2022-08-07
An autonomous reputation system
https://reb00ted.org/tech/20220810-autonomous-reputation-system/
Context: We never built an open reputation system for the internet. This was a mistake, and that’s one of the reasons why we have so much spam and fake news.
But now, as governance takes an ever-more prominent role in technology, such as for the ever-growing list of decentralized projects e.g. DAOs, we need to figure out how to give more power to “better” actors within a given community or context, and disempower or keep out the detractors and direct opponents. All without putting a centralized authority in place.

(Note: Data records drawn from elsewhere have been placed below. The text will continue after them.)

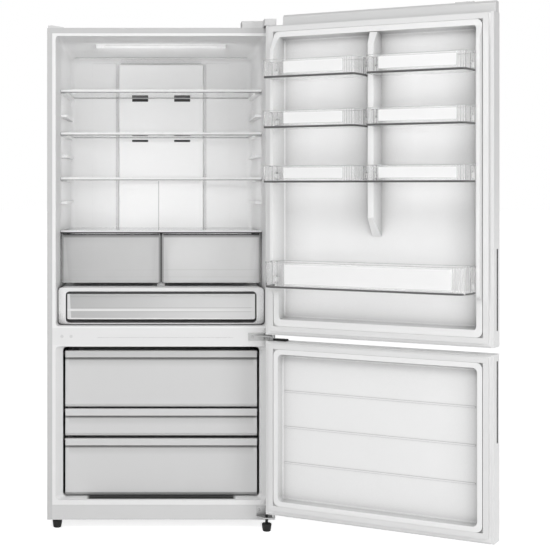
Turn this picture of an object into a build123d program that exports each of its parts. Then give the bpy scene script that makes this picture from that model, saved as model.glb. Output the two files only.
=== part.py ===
from build123d import *
import os
from math import radians, tan

# Bottom freezer refrigerator, millimetres. +Z is up, -Y is the front and +X is the hinge side.
# The origin lies on the floor, under the middle of the cabinet's footprint.
# The doors stand open as at rest; every other piece is in its home place.
# A depth is counted back from the cabinet's front, and a half is counted from its middle.

# ---- Cabinet ---------------------------------------------------------------------------
cabinet_width = 790.0
cabinet_depth = 650.0
cabinet_height = 1704.0
foot_height = 30.0
sheet = 0.8
side_flange = 17.6
top_flange = 19.0
side_rim = 12.0
top_rim = 9.0
shell_corner = 4.0
swage_half = 260.0
swage_width = 26.0
swage_rise = 3.0
swage_margin = 90.0

# ---- Liners and insulation --------------------------------------------------------------
liner_wall = 2.0
rim_plate = 2.0
base_rail_height = 52.0
base_rim = 16.0
freezer_mouth_height = 532.0
mullion_height = 58.0
mullion_rim = 6.0
groove_rise = 25.0
groove_width = 1.2
groove_insets = (175.0, 145.6)

fridge_step_depth = 125.0
fridge_step_inset = 6.7
fridge_back_inset = 15.4
fridge_rear_insulation = 100.0
fridge_ceiling_drop = 25.0
fridge_corners = (10.0, 14.0, 26.0)
fridge_back_fillet = 22.0
back_pad_half = 265.0
back_pad_rise = 2.5

freezer_flare_depth = 36.0
freezer_flare_inset = 22.4
freezer_flare_rise = 5.0
freezer_back_inset = 25.4
freezer_rear_insulation = 90.0
freezer_corner = 14.0
freezer_back_fillet = 12.0

chamber_depth = 205.0
chamber_height = 235.0
chamber_insulation = 45.0

# ---- Base and rear rollers --------------------------------------------------------------
base_sheet = 1.2
channel_depth = 30.0
channel_rise = 8.0
tray_sheet = 1.5
tray_ramp = 24.0
tray_lip = 14.0
roller_radius = 22.0
roller_width = 22.0
roller_inset = 60.0
roller_setback = 60.0
roller_chamfer = 3.0
axle_radius = 4.0
axle_overhang = 8.0
ear_clearance = 1.5
ear_thickness = 3.0
ear_foot = 14.0
ear_tip = 9.0

# ---- Shelves ----------------------------------------------------------------------------
running_gap = 0.3
shelf_names = ("shelf_top", "shelf_middle", "shelf_bottom")
shelf_drops = (177.0, 329.0, 489.0)
spare_rib_drops = (265.0, 409.0)
low_rib_rise = 104.0
shelf_front = 125.0
shelf_rear_gap = 11.0
glass_thickness = 4.0
glass_side_gap = 4.0
trim_height = 9.0
trim_depth = 16.0
trim_side_gap = 1.2
trim_cover = 3.0
trim_lip = 1.5
trim_rounding = 2.2
rear_trim_depth = 12.0
rear_trim_inset = 12.0
rear_trim_rise = 4.0
rib_reach = 10.0
rib_height = 9.0
rib_front = 150.0

# ---- Duct cover and lamp ----------------------------------------------------------------
duct_half = 167.0
duct_depth = 24.0
duct_rise = 24.0
duct_drop = 47.0
duct_draft = 14.0
duct_wall = 2.5
vent_width = 62.0
vent_x = 81.0
vent_rows = ((0, 12.5, 11.0), (1, 17.0, 8.5))
channel_width = 19.0
channel_sink = 1.2
lamp_front = 200.0
lamp_length = 225.0
lamp_half = 236.0
lamp_drop = 16.0
lens_half = 203.0
lens_height = 8.0
lens_gap = 0.3

# ---- Crispers ---------------------------------------------------------------------------
crisper_front = 128.0
crisper_height = 173.0
crisper_floor_gap = 12.0
crisper_cover_gap = 12.0
crisper_inner = 2.3
crisper_side_gap = 4.7
crisper_rear_gap = 7.0
crisper_drop = 6.0
crisper_tub_inner = 16.0
crisper_tub_inset = 22.0
crisper_lip = 6.0
cover_rib_width = 27.0
divider_half = 3.0
divider_setback = 8.0
divider_rail_half = 12.0
divider_foot_half = 14.0
divider_foot_depth = 26.0

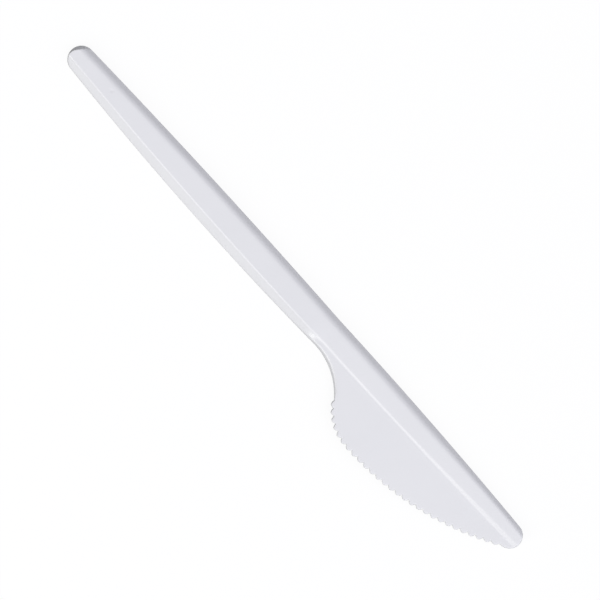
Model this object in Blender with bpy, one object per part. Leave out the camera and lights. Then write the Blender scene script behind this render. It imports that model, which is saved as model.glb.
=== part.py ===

Proposal: Here is a quite simple, but as I think rather powerful proposal. We use an on-line discussion group as an example, but this is a generic protocol that should be applicable to many other applications that can use reputation scores of some kind.
-
Let’s call the participants in the reputation system Actors. As this is a decentralized, non-hierarchical system without a central power, there is only one class of Actor. In the discussion group example, each person participating in the discussion group is an Actor.
An Actor is a person, or an account, or a bot, or anything really that has some ability to act, and that can be uniquely identified with an identifier of some kind within the system. No connection to the “real” world is necessary, and it could be as simple as a public key. There is no need for proving that each Actor is a distinct person, or that a person controls only one Actor. In our example, all discussion group user names identify Actors.
-
The reputation system manages two numbers for each Actor, called the Reputation Score S, and the Rating Tokens Balance R. It does this in a way that it is impossible for those numbers to be changed outside of this protocol.
For example, these numbers could be managed by a smart contract on a blockchain which cannot be modified except through the outlined protocol.